====== Task inputs ======

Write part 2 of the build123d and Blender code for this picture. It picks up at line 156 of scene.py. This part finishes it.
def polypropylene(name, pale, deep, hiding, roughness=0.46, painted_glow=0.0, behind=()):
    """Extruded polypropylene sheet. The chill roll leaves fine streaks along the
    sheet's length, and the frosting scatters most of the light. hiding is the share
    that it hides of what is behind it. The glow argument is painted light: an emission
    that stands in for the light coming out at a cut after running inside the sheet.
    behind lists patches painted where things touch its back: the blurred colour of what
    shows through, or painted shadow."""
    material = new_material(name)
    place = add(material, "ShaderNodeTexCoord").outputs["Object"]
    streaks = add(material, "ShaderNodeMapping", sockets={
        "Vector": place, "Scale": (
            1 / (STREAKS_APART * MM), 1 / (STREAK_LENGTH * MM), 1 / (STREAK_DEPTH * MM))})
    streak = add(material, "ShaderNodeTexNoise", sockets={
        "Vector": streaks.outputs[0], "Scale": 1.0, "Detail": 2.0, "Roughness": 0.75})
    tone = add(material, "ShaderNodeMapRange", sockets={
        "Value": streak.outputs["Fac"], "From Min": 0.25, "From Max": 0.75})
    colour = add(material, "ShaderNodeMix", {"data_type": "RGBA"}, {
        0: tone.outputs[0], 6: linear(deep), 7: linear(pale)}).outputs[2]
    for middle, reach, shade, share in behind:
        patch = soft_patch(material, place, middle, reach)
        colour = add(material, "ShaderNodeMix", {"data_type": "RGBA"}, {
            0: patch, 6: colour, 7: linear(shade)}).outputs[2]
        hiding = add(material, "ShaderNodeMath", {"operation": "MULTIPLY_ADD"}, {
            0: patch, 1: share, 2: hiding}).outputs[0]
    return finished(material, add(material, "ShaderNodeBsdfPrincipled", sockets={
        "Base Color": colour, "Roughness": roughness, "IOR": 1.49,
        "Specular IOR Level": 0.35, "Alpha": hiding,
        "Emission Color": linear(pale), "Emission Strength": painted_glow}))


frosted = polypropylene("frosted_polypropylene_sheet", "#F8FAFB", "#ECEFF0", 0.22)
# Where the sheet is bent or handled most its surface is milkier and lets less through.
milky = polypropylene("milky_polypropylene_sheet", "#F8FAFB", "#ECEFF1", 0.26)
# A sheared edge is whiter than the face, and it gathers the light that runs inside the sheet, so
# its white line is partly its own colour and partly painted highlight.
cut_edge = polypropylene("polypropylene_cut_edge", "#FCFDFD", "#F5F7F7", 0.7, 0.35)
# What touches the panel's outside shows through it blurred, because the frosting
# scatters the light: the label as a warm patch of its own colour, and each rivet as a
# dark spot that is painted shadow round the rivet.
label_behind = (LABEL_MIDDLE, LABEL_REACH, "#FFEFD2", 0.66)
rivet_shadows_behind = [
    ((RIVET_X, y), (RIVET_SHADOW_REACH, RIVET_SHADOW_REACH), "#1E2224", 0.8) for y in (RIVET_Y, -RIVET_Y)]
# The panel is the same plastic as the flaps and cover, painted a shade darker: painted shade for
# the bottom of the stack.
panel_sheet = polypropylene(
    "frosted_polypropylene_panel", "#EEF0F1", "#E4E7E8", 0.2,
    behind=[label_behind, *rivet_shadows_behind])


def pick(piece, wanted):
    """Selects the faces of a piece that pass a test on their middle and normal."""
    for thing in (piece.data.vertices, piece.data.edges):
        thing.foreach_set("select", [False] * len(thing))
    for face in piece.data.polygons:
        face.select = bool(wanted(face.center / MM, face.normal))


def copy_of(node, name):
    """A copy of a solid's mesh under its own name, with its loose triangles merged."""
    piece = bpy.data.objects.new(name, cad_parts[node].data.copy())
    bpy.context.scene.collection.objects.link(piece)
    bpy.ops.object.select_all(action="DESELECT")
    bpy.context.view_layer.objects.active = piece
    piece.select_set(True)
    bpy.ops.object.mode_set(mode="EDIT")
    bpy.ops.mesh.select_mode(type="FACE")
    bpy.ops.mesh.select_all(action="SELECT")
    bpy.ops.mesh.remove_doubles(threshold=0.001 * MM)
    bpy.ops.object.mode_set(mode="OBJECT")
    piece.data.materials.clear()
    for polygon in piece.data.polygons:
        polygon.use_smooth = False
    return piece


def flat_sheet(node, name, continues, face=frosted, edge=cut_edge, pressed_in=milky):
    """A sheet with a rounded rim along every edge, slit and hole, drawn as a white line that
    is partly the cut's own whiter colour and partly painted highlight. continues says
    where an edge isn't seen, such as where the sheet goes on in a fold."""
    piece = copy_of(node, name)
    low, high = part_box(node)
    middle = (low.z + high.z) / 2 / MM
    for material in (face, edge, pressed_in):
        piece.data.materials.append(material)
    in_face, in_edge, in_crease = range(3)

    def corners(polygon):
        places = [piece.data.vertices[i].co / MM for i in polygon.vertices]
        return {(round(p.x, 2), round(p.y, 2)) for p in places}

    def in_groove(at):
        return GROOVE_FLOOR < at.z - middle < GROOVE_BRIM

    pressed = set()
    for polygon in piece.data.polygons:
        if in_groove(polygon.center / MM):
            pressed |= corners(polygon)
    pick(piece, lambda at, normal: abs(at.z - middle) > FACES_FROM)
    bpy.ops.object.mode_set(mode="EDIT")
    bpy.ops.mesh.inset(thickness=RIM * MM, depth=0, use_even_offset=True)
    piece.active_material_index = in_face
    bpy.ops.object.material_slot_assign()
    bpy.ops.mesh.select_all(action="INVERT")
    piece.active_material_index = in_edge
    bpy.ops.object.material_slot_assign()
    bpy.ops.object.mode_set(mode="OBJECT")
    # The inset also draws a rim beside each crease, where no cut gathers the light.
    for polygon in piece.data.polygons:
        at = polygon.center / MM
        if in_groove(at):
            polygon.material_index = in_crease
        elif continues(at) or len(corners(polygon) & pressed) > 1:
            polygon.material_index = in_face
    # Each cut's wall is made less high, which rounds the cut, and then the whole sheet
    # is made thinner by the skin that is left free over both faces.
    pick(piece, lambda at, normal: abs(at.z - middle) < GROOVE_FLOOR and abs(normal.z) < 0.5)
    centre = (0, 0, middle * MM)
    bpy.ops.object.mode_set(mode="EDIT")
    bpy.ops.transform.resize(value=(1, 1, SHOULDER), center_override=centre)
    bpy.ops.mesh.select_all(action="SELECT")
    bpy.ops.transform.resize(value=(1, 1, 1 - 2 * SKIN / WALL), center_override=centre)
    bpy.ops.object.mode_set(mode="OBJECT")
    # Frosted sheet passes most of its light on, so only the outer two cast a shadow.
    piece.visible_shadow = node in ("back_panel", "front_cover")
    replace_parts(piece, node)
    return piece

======
====== Task inputs ======

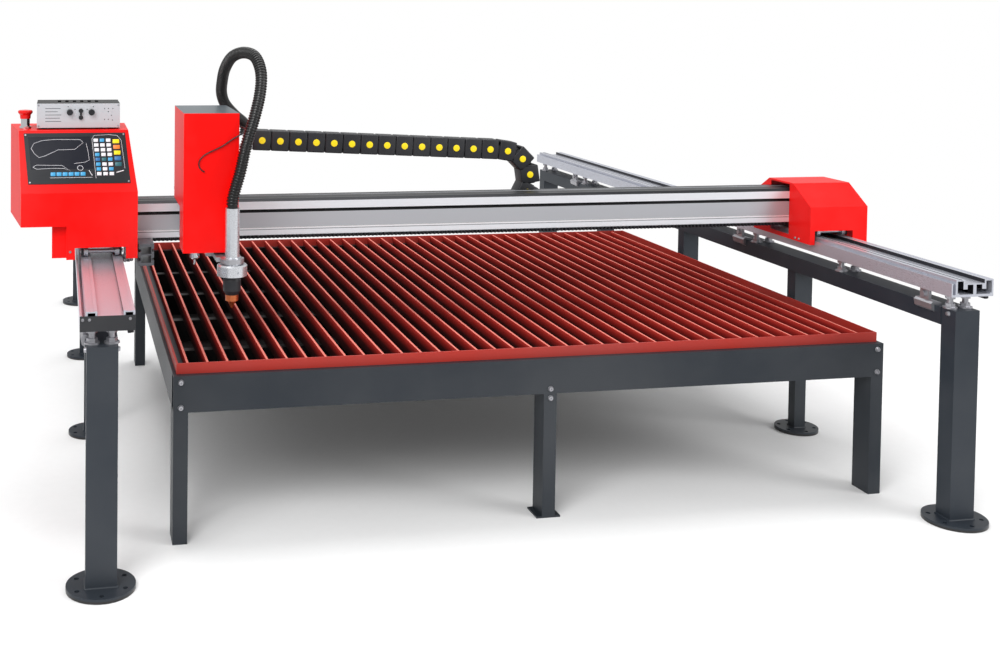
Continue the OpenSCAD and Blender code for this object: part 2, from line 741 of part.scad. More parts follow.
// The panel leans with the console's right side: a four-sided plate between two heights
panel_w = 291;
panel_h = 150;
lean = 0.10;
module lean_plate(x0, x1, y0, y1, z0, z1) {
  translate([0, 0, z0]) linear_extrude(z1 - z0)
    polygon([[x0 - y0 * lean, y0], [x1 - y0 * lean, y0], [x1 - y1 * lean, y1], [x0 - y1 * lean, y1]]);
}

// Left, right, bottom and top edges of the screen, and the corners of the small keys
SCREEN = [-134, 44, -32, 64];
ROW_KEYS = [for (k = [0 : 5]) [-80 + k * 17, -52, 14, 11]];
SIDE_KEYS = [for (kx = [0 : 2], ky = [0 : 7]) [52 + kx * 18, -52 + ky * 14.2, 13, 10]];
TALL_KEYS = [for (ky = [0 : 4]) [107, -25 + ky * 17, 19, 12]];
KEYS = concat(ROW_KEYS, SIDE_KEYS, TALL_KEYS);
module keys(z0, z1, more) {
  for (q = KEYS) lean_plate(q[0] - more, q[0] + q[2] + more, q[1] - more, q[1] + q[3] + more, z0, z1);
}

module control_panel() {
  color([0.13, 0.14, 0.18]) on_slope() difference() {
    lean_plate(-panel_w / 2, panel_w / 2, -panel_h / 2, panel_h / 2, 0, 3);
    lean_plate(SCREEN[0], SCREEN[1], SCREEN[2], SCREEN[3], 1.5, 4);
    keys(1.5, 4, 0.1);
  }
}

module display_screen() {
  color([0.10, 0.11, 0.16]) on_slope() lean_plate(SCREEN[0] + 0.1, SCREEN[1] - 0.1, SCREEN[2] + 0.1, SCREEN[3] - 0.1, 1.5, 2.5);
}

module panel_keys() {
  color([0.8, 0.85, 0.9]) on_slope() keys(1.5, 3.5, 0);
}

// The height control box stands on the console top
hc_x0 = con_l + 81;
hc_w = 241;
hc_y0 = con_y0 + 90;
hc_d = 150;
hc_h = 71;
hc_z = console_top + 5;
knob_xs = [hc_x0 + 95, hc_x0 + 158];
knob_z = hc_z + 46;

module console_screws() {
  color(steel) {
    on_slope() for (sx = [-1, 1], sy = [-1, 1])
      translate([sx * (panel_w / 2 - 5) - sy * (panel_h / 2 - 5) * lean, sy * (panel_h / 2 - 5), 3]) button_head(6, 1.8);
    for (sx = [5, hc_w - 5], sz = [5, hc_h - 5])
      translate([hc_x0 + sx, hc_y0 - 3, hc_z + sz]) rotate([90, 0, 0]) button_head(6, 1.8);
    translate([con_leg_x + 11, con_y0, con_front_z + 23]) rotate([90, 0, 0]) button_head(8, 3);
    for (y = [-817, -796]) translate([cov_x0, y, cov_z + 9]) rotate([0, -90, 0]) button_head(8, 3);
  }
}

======

• _Aim of the task_
Look through the data above. Copy every line with the string "code" in it.

• _Response below_
Write part 2 of the build123d and Blender code for this picture. It picks up at line 156 of scene.py. This part finishes it.
Continue the OpenSCAD and Blender code for this object: part 2, from line 741 of part.scad. More parts follow.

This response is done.